“On Monday, Money magazine took its shot, releasing a new best colleges list focused on, unsurprisingly, money. While some elements of the rankings are familiar, the list is distinguished by the depth of its attention to a pair of questions on the minds of many students and parents. First, how much money will I actually have to pay — and, probably, borrow — to earn a diploma? Second, how much money will my diploma be worth in the job market when the time comes to pay my loans back?
The mark of a good new college rankings system — or, at least, an interesting one — is a deft combination of familiarity and surprise. Publish a list of nothing but unknown colleges and you lose credibility. Simply replicate the U.S. News hierarchy and you haven’t done anything worthy of attention. By this measure, the Money rankings are successful.

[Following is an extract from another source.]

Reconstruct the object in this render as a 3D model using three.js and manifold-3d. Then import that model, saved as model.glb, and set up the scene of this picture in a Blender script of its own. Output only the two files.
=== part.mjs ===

M.I.T., Stanford and the California Institute of Technology are all in the top 10. But so are Brigham Young, Harvey Mudd College and Babson College. Babson is a business-focused institution in Massachusetts that most people have probably never heard of. According to Money, it’s the No. 1 college in America.”
Anything to shake up the broken college rankings system is a good thing. In my heart of hearts, it hurts me that a classic liberal arts education is held in such a low regard in our society. Realistically, I want less people in debt, and a practical degree will help students pay off their horribly inflated loans.